⟨
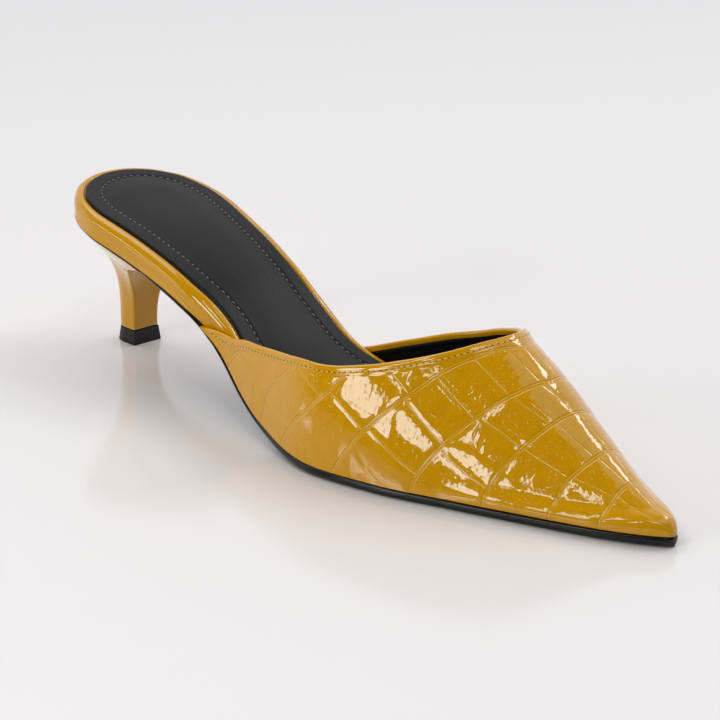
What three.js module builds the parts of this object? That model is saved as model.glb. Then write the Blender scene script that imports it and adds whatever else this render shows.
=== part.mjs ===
// Pointed mule on a kitten heel, the right shoe of a pair.
// Millimetres, +Z up, toe towards +X, medial (big toe) side towards +Y.
// Every piece is drawn from the back of the seat (x = 0) and the floor (z = 0);
// the finished shoe is then centred over the middle of its footprint.

import * as THREE from 'three';
import { mergeVertices } from 'three/addons/utils/BufferGeometryUtils.js';

// Last: lengths, widths and heights of the form that the shoe is made on
const SHOE_LENGTH = 262; // back of the seat to the tip of the toe
const SEAT_WIDTH = 53.8; // across the heel seat
const WAIST_WIDTH = 45.9; // across the narrowest part of the shank
const BALL_WIDTH = 74; // across the joints
const SEAT_RISE = 47.7; // feather line at the back, above the feather line of the forepart
const TOE_SPRING = 0.4; // lift of the tip of the sole from the floor
const INSTEP_HEIGHT = 44; // ridge of the vamp at the throat, above the feather line

// Outsole
const SOLE_FOREPART = 2.8;
const SOLE_SHANK = 1.4;
const SOLE_SEAT = 0.9; // skived thin under the heel seat
const SOLE_PROUD = 0.4; // edge of the sole beyond the upper
const SOLE_BEVEL = 0.5;

// Covered insole board, whose edge is the rim round the seat
const BOARD_EDGE = 7.6;
const BOARD_FOREPART = 2.2;
const BOARD_ROLL = 1.6; // radius of the rolled top edge
const BOARD_END = 246; // front end, inside the toe
const BOARD_NOSE = 16; // length of its rounded front end
const RIM_WIDTH = 3.5; // from the edge of the board to the sock
const SOCK_WELL = 0.7; // depth that the sock is sunk in the board

// Sock
const SOCK_EDGE = 1.1; // thickness at its edge
const SOCK_CROWN = 1.1; // extra thickness of the pad along the middle
const SOCK_END = 228;
const SOCK_NOSE = 20;

// Upper
const UPPER_WALL = 1.6;
const TOPLINE_BAND = 3.2; // width of the folded band along the topline
const BAND_STEP = 0.3; // how far the band stands above the vamp
const BAND_MOST = 0.3; // share of a wing's height that the band may take at its tip
const WING_BLEND = 20; // length over which the board gives way to a wing of the upper

// Heel and heel tip
const HEEL_SEAT = 53; // back of the seat to the front of the heel's wings
const HEEL_ARCH = 36; // back of the seat to the middle of the breast, at the top
const TIP_SETBACK = 8.7; // back of the seat to the back of the heel tip
const TIP_LENGTH = 12.8;
const TIP_WIDTH = 11.7;
const TIP_HEIGHT = 5.2;
const TIP_FLARE = 0.5; // how far the tip widens towards the floor, at the front and sides
const TIP_BACK_FLARE = 1.1; // and at the back

// Clearances between pieces
const FIT_GAP = 0.3;
const BOARD_CLEARANCE = 0.5; // edge of the board to the inside of the upper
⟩
WHAT IS EXPECTED:
Up to and including the line with "const SOLE_BEVEL = 0.5;", repeat the data exactly, starting from its first line; nothing else belongs in the response.

WRITTEN SOLUTION:
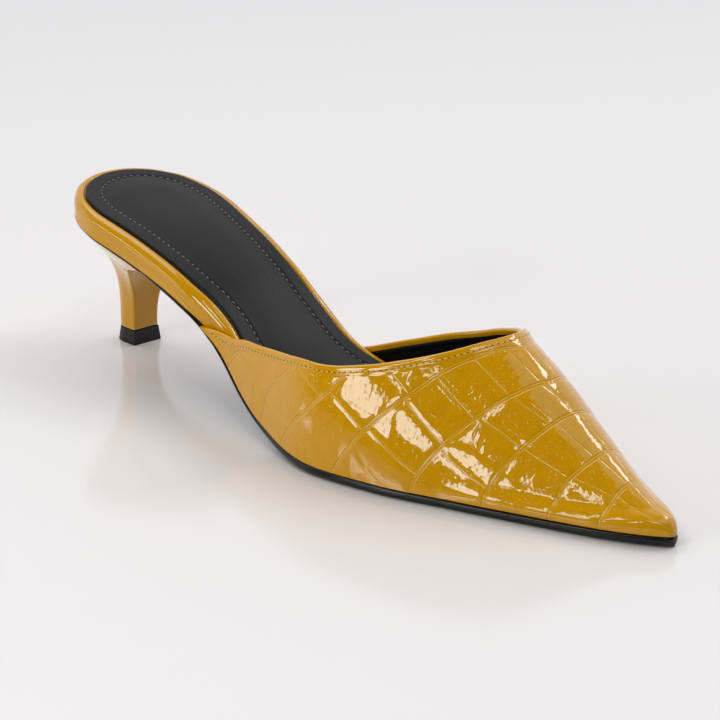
What three.js module builds the parts of this object? That model is saved as model.glb. Then write the Blender scene script that imports it and adds whatever else this render shows.
=== part.mjs ===
// Pointed mule on a kitten heel, the right shoe of a pair.
// Millimetres, +Z up, toe towards +X, medial (big toe) side towards +Y.
// Every piece is drawn from the back of the seat (x = 0) and the floor (z = 0);
// the finished shoe is then centred over the middle of its footprint.

import * as THREE from 'three';
import { mergeVertices } from 'three/addons/utils/BufferGeometryUtils.js';

// Last: lengths, widths and heights of the form that the shoe is made on
const SHOE_LENGTH = 262; // back of the seat to the tip of the toe
const SEAT_WIDTH = 53.8; // across the heel seat
const WAIST_WIDTH = 45.9; // across the narrowest part of the shank
const BALL_WIDTH = 74; // across the joints
const SEAT_RISE = 47.7; // feather line at the back, above the feather line of the forepart
const TOE_SPRING = 0.4; // lift of the tip of the sole from the floor
const INSTEP_HEIGHT = 44; // ridge of the vamp at the throat, above the feather line

// Outsole
const SOLE_FOREPART = 2.8;
const SOLE_SHANK = 1.4;
const SOLE_SEAT = 0.9; // skived thin under the heel seat
const SOLE_PROUD = 0.4; // edge of the sole beyond the upper
const SOLE_BEVEL = 0.5;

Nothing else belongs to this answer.